To protect their considerable investment, firms require advisers to stay for the full length of the contract or pay back some of the signing bonus if they leave. In addition, much of the deferred compensation is tied to particular outcomes.
“A lot of the deals require advisers to reach a particular sales level to get all of the payouts,” says Andy Tasnady, managing partner of Tasnady & Associates, a strategic consultancy specializing in compensation. “Advisers have to continue to grow their book of business and achieve results to get backend payouts, hitting certain targets that the firm sets.
“Many firms provide incentives based on bringing in assets to reward people for bringing more of their clients over,” he said. “Advisers probably have to bring between 75% and 85% of assets over to the new firm initially, then there are different targets for different years.
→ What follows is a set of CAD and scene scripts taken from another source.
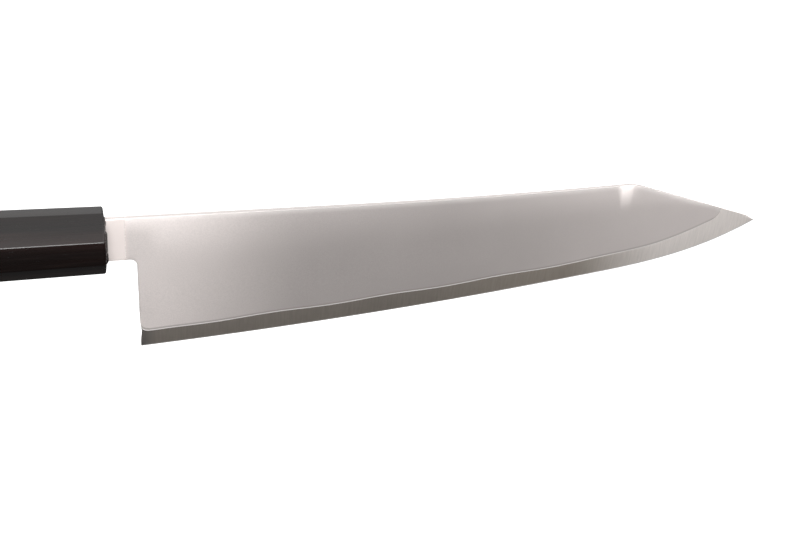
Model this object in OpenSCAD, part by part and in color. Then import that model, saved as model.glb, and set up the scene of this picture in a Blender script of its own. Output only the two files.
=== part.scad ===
// Kiritsuke kitchen knife: a three-layer blade with a clipped point on an octagonal wooden handle.
// Millimetres. +X runs from the butt of the handle to the tip, +Z from the edge to the spine.
// The origin is the centre of the handle's butt face, on the handle's axis.

/* [Blade] */
// Length of the blade from the heel to the tip
blade_len = 240; // [220:1:260]
// Height of the blade at the heel, from edge to spine
blade_h = 50.4; // [47:0.1:54]
// Thickness of the spine at the neck and the heel
spine_t = 2.1; // [1.8:0.1:3]
// Thickness of the spine where the point is clipped
shoulder_t = 1.4; // [1.2:0.1:1.8]
// Length of the clipped point, measured along the handle's axis
clip_len = 57; // [45:1:65]
// Angle of the clipped line below the handle's axis
clip_angle = 17.2; // [14:0.1:20]
// Roundness of the corner between the spine and the clipped line
clip_soft = 1.2; // [0.4:0.1:3]
// Height of the tip above the heel's corner
tip_h = 34.4; // [30:0.1:37]
// Straight length of the spine before it starts to rise
spine_flat = 65; // [40:1:90]
// Radius of the spine's slow rise
spine_r = 2800; // [2000:50:6000]
// Rise of the edge line for each millimetre of length at the heel
edge_slope = 0.049; // [0.03:0.001:0.06]
// Radius of the edge's long curve
edge_r = 2120; // [1800:20:4000]
// Length of the stronger curve of the edge before the tip
belly_len = 69; // [50:1:90]

/* [Lamination] */
// Thickness of the hard core layer
core_t = 0.7; // [0.5:0.05:0.9]
// Width of bare core above the edge near the heel
band_heel = 5.5; // [4:0.1:8]
// Width of bare core above the edge along the blade
band_mid = 6.6; // [5:0.1:9]
// Height of the waves in the lamination line
wave_h = 0.25; // [0:0.05:0.5]
// Length of one wave in the lamination line
wave_len = 43; // [30:1:60]
// Length of the point that is all core, with no cladding
bare_len = 16.5; // [12:0.5:22]
// Step down from the cladding to the core at the lamination line
lip = 0.03; // [0.02:0.01:0.06]

/* [Neck and tang] */
// Free length of the neck between the handle and the heel
neck_len = 10.8; // [9:0.1:16]
// Height of the neck
neck_h = 15.5; // [13:0.1:17]
// Radius in the corner between the neck and the heel
choil_r = 2.6; // [1.5:0.1:4]
// Length of the tang inside the handle
tang_len = 96; // [80:1:105]
// Height of the tang just inside the handle
tang_root_h = 11.2; // [9:0.1:11.6]
// Height of the tang at its end
tang_end_h = 6.4; // [4:0.1:8]

/* [Handle] */
// Length of the handle
handle_len = 145; // [135:1:155]
// Height of the handle at the front
front_h = 22.4; // [21:0.1:25]
// Width of the handle at the front
front_w = 19.8; // [18.5:0.1:22]
// Height of the handle at the butt
butt_h = 25.4; // [23:0.1:28]
// Width of the handle at the butt
butt_w = 22.2; // [20:0.1:25]
// Part of the width and height that each corner facet takes at the front
facet = 7.05; // [5:0.05:7.5]
// Radius on the edges of both end faces
end_r = 0.8; // [0.4:0.1:1.5]

/* [Fitting] */
// Diameter of the bore and of the dowel in it
bore_d = 13; // [12.4:0.1:14]
// Length of the dowel
dowel_len = 100; // [95:1:108]
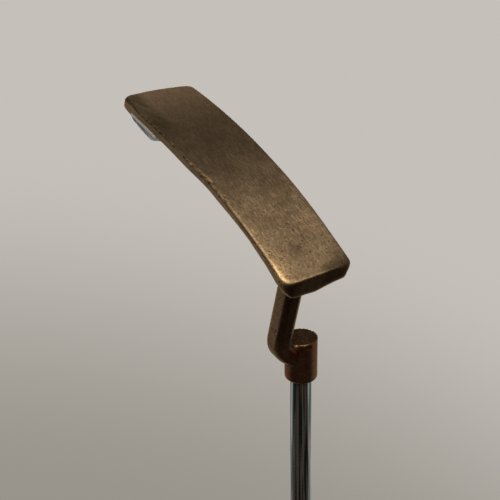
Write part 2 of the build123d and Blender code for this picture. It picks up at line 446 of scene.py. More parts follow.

“For example, by year two, the adviser might have to hit 100% or 110% by year three or 125% or so by year four or five.”
The impact on wealth management compensation of the Department of Labor’s fiduciary rule
As a result of the DOL fiduciary rule going into effect in April (unless President Trump’s new DOL head reverses course), wealth management recruiting deals have changed dramatically.
The compensation levels that the wirehouses and other wealth management firms pay typically do not switch much year-to-year, but there have been recent developments with sign-on offers and deals due to the DOL’s fourth-quarter announcements and clarifications for their new set of rules and guidelines that involve financial advisers.
The easiest way to summarize the new principles is to say, no assets and revenues derived from retirement accounts can be used to calculate back-end recruiting incentives, because the DOL has determined that poses a potential conflict of interest.
As a result, one of the Big 4 wirehouses has gone from a potential 340% [of annual gross revenue] deal to a 250% capped deal, according to Jeffrey Bischoff, the president and founder of Old Greenwich Consultants, a headhunter focused on the private wealth management sector. They are all still paying 150% up front for top teams, and even as high as 175%, but back-ends have shrunk, for now.